----- DATA LINES

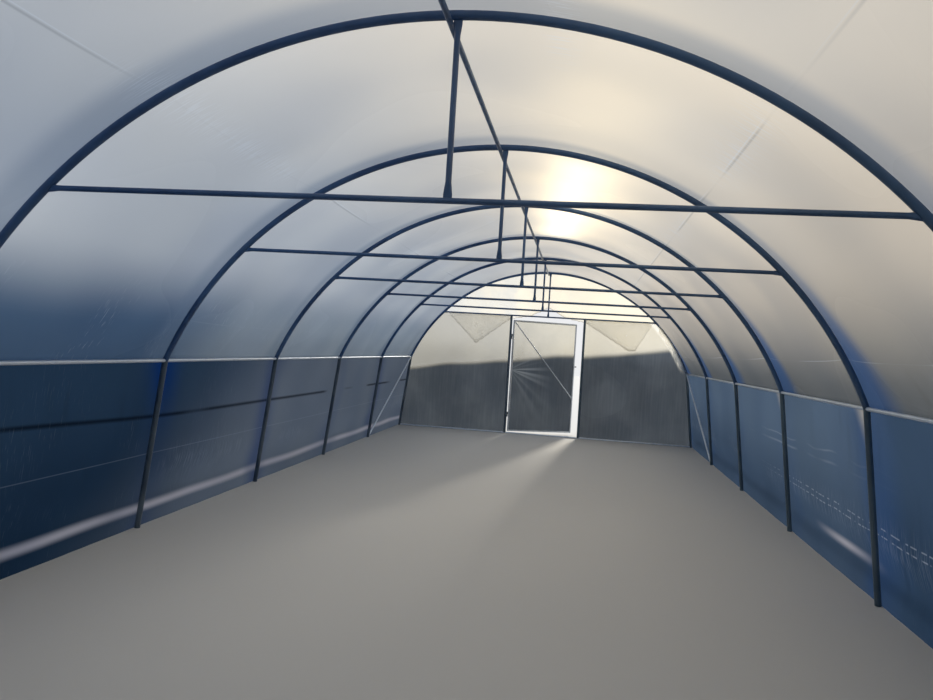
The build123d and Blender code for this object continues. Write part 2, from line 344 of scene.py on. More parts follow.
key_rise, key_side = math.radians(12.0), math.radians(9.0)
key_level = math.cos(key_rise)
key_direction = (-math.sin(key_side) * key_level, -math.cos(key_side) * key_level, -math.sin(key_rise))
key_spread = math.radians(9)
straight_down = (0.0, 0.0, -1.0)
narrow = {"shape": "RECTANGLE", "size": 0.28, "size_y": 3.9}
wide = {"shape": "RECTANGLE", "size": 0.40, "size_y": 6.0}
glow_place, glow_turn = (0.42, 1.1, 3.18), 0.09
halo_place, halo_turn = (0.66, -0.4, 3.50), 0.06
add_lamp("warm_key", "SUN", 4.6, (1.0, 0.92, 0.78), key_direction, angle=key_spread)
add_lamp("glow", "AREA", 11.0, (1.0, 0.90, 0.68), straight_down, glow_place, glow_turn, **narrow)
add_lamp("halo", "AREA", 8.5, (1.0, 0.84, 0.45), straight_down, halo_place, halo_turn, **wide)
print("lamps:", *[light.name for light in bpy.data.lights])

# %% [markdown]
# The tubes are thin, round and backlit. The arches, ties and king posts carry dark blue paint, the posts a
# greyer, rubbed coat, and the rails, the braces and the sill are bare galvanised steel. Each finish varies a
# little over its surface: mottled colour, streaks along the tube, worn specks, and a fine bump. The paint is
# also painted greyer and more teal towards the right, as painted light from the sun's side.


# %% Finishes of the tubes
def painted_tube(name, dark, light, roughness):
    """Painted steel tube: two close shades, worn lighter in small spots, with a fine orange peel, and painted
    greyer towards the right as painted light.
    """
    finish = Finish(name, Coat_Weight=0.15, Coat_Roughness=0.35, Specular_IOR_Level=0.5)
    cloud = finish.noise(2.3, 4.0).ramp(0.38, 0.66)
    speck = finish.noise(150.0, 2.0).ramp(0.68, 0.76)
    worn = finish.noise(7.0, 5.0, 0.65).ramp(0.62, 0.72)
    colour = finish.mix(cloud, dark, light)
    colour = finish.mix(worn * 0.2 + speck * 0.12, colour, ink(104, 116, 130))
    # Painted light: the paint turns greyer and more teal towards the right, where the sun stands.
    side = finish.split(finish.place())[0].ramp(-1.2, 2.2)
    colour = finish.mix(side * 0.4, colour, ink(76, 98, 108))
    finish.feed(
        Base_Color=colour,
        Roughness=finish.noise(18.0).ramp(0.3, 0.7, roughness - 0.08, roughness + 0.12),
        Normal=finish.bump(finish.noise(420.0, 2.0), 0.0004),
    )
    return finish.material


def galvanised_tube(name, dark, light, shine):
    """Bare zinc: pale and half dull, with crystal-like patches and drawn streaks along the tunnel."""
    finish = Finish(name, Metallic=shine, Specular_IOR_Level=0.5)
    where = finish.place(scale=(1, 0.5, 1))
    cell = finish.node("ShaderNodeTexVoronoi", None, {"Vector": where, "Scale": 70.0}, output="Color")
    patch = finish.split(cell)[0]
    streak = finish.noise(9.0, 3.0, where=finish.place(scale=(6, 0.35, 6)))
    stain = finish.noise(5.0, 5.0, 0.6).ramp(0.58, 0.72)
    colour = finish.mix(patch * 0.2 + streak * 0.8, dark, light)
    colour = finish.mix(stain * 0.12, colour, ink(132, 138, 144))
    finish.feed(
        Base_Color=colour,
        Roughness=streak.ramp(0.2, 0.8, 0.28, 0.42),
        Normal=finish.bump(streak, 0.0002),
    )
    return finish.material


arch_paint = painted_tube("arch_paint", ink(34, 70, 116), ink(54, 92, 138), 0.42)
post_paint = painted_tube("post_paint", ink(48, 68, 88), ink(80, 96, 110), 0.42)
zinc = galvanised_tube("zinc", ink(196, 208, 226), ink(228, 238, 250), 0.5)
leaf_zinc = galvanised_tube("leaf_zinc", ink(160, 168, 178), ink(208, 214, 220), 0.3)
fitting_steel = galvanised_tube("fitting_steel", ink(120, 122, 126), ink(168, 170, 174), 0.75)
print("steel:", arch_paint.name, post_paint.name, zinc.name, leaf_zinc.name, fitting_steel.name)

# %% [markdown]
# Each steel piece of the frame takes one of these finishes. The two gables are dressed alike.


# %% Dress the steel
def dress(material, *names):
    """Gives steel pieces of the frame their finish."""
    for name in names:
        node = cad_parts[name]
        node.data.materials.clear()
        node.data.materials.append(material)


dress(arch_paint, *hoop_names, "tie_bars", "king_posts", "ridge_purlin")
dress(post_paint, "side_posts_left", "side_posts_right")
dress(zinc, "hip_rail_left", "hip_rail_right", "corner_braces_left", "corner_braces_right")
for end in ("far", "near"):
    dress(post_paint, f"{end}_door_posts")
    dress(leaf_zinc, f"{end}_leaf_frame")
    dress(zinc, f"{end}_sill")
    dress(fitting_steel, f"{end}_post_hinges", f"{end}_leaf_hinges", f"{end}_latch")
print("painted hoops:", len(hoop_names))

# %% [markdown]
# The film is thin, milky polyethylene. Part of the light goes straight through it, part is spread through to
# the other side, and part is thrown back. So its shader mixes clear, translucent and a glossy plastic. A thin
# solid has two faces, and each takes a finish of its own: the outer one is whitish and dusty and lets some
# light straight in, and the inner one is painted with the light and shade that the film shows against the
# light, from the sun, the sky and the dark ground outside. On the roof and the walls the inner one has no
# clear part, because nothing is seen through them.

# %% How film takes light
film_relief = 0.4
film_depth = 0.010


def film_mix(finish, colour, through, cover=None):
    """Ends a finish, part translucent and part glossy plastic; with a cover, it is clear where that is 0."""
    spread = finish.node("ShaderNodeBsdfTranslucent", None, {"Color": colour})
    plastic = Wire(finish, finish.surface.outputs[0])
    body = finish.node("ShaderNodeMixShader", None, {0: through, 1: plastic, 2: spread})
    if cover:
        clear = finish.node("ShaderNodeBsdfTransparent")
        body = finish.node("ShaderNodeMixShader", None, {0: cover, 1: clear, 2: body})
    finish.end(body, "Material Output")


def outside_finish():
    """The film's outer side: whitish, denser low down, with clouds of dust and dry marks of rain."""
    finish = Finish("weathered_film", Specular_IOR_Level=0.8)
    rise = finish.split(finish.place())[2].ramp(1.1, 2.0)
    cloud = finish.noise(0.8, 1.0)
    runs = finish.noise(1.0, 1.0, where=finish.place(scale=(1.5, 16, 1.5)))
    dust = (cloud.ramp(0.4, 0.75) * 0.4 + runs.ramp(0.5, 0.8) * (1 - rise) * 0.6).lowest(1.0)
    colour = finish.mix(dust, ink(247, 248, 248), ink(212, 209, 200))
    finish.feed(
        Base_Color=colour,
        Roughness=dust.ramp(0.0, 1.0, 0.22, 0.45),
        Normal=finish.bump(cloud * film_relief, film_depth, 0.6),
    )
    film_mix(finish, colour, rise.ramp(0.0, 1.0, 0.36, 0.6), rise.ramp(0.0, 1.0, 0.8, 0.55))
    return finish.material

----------

■ **WRITTEN EXERCISE**
The required output is the exact run of lines from the beginning of the listing above to the line that contains "light in bpy.data.lights])", inclusive of both.

■ **RESPONSE TO THIS EXERCISE**
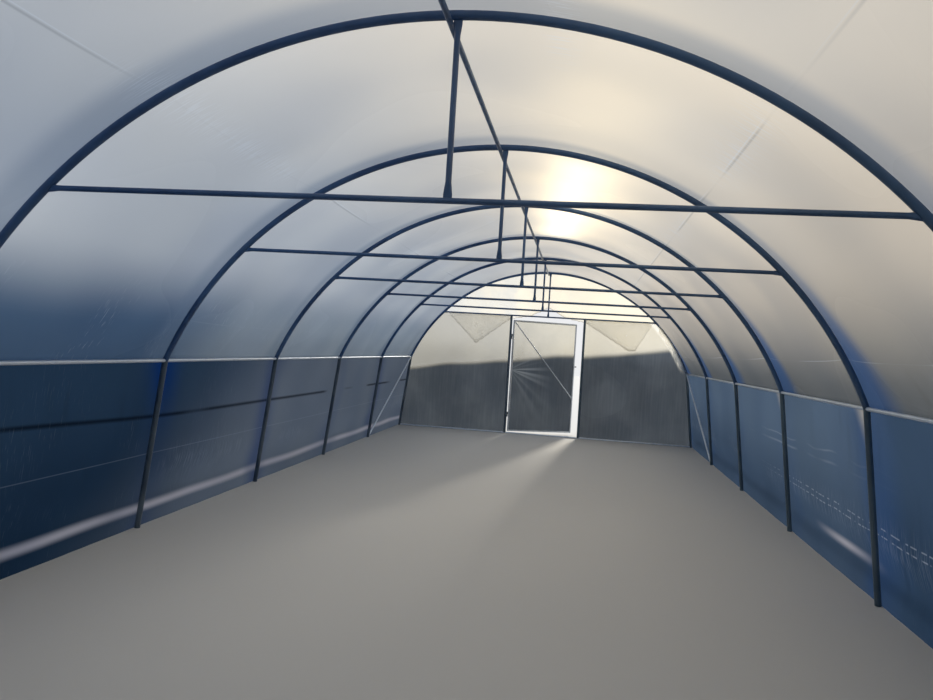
The build123d and Blender code for this object continues. Write part 2, from line 344 of scene.py on. More parts follow.
key_rise, key_side = math.radians(12.0), math.radians(9.0)
key_level = math.cos(key_rise)
key_direction = (-math.sin(key_side) * key_level, -math.cos(key_side) * key_level, -math.sin(key_rise))
key_spread = math.radians(9)
straight_down = (0.0, 0.0, -1.0)
narrow = {"shape": "RECTANGLE", "size": 0.28, "size_y": 3.9}
wide = {"shape": "RECTANGLE", "size": 0.40, "size_y": 6.0}
glow_place, glow_turn = (0.42, 1.1, 3.18), 0.09
halo_place, halo_turn = (0.66, -0.4, 3.50), 0.06
add_lamp("warm_key", "SUN", 4.6, (1.0, 0.92, 0.78), key_direction, angle=key_spread)
add_lamp("glow", "AREA", 11.0, (1.0, 0.90, 0.68), straight_down, glow_place, glow_turn, **narrow)
add_lamp("halo", "AREA", 8.5, (1.0, 0.84, 0.45), straight_down, halo_place, halo_turn, **wide)
print("lamps:", *[light.name for light in bpy.data.lights])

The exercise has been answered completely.